** Required task **
Restrict the output to the lines below starting at the one that contains "laid along +X." and ending at the one that contains "world = obj.matrix_world.copy()", and restate them word for word, both ends included.

** Extracted data **
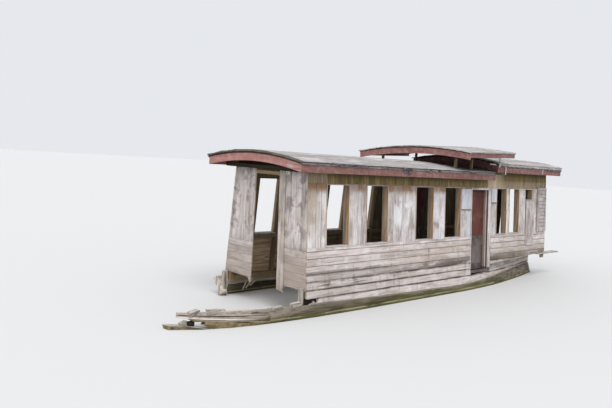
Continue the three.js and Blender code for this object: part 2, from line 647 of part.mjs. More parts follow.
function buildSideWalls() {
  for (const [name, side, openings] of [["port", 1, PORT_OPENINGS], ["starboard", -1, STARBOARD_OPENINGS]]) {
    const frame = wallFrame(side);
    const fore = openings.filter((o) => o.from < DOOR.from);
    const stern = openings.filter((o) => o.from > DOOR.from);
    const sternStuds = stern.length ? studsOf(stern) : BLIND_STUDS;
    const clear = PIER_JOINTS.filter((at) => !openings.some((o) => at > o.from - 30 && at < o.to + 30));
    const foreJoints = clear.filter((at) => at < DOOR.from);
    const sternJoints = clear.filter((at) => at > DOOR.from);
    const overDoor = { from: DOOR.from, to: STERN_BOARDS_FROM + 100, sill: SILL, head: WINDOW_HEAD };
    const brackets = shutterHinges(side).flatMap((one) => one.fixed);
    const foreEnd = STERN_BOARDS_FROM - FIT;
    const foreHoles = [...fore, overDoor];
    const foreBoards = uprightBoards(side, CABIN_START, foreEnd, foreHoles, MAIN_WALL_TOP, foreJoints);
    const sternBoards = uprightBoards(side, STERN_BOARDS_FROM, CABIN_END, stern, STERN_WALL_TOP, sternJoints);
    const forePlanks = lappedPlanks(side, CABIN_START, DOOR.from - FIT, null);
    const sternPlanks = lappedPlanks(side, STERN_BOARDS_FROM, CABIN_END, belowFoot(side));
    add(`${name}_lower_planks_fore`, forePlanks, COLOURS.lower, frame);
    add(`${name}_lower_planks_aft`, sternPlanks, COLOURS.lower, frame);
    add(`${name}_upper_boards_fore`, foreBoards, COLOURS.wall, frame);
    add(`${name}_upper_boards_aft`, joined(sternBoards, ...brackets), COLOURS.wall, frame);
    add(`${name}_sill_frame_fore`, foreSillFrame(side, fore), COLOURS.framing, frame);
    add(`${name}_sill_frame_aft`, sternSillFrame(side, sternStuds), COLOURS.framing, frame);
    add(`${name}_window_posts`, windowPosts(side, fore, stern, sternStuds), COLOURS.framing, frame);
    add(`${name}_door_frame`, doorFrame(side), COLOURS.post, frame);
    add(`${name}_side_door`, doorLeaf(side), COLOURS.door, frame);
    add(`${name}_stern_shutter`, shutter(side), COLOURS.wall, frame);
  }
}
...
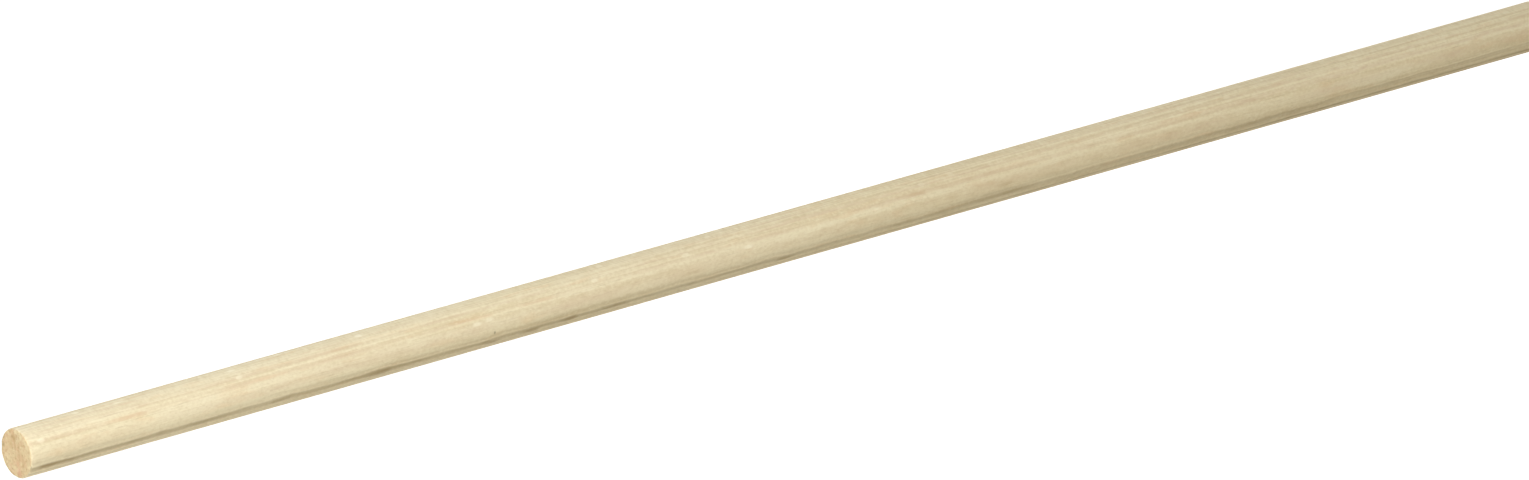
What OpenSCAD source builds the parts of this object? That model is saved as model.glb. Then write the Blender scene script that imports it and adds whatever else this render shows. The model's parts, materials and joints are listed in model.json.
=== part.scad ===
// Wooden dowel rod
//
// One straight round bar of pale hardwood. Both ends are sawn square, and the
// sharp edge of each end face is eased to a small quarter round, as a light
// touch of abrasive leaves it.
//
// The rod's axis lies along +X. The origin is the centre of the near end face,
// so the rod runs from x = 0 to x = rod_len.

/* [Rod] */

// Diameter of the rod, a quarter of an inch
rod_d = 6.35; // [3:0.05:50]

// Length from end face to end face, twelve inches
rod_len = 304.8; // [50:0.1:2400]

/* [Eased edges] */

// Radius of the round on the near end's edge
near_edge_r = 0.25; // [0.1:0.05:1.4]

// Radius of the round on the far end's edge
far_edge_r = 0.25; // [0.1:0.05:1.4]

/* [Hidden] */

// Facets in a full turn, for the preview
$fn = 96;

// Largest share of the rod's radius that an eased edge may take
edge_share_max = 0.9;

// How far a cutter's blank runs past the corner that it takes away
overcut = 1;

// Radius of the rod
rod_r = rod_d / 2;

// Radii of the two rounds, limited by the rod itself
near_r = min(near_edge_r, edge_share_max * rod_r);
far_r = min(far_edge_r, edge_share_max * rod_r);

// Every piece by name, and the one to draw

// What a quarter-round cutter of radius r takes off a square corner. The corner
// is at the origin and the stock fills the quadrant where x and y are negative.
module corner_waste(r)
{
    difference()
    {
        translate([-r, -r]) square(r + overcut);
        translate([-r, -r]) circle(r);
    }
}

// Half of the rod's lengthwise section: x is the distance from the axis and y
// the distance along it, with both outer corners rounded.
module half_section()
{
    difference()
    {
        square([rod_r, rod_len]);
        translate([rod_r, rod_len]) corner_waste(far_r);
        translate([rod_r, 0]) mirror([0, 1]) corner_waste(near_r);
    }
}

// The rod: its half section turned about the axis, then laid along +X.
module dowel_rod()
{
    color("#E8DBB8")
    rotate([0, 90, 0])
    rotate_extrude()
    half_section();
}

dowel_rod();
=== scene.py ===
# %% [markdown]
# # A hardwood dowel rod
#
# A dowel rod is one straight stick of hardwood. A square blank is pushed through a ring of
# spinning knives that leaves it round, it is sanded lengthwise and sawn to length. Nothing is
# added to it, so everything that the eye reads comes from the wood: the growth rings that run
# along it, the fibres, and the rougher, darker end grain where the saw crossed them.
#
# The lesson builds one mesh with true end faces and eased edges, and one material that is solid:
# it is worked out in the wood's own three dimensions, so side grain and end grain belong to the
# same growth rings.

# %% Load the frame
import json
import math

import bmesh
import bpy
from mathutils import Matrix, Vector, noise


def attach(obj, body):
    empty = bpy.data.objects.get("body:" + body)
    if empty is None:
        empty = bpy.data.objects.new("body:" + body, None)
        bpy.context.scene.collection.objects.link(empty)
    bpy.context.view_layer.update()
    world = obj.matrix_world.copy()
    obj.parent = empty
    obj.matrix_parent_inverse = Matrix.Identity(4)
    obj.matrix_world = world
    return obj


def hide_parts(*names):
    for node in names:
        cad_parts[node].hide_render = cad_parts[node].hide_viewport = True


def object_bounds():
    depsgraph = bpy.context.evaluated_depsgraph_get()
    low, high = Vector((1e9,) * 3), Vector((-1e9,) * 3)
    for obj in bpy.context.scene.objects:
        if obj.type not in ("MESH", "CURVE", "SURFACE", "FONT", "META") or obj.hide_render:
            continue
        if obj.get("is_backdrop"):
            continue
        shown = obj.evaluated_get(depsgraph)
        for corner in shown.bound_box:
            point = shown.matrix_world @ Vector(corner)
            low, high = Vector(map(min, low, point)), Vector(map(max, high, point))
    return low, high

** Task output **
// The rod: its half section turned about the axis, then laid along +X.
module dowel_rod()
{
    color("#E8DBB8")
    rotate([0, 90, 0])
    rotate_extrude()
    half_section();
}

dowel_rod();
=== scene.py ===
# %% [markdown]
# # A hardwood dowel rod
#
# A dowel rod is one straight stick of hardwood. A square blank is pushed through a ring of
# spinning knives that leaves it round, it is sanded lengthwise and sawn to length. Nothing is
# added to it, so everything that the eye reads comes from the wood: the growth rings that run
# along it, the fibres, and the rougher, darker end grain where the saw crossed them.
#
# The lesson builds one mesh with true end faces and eased edges, and one material that is solid:
# it is worked out in the wood's own three dimensions, so side grain and end grain belong to the
# same growth rings.

# %% Load the frame
import json
import math

import bmesh
import bpy
from mathutils import Matrix, Vector, noise


def attach(obj, body):
    empty = bpy.data.objects.get("body:" + body)
    if empty is None:
        empty = bpy.data.objects.new("body:" + body, None)
        bpy.context.scene.collection.objects.link(empty)
    bpy.context.view_layer.update()
    world = obj.matrix_world.copy()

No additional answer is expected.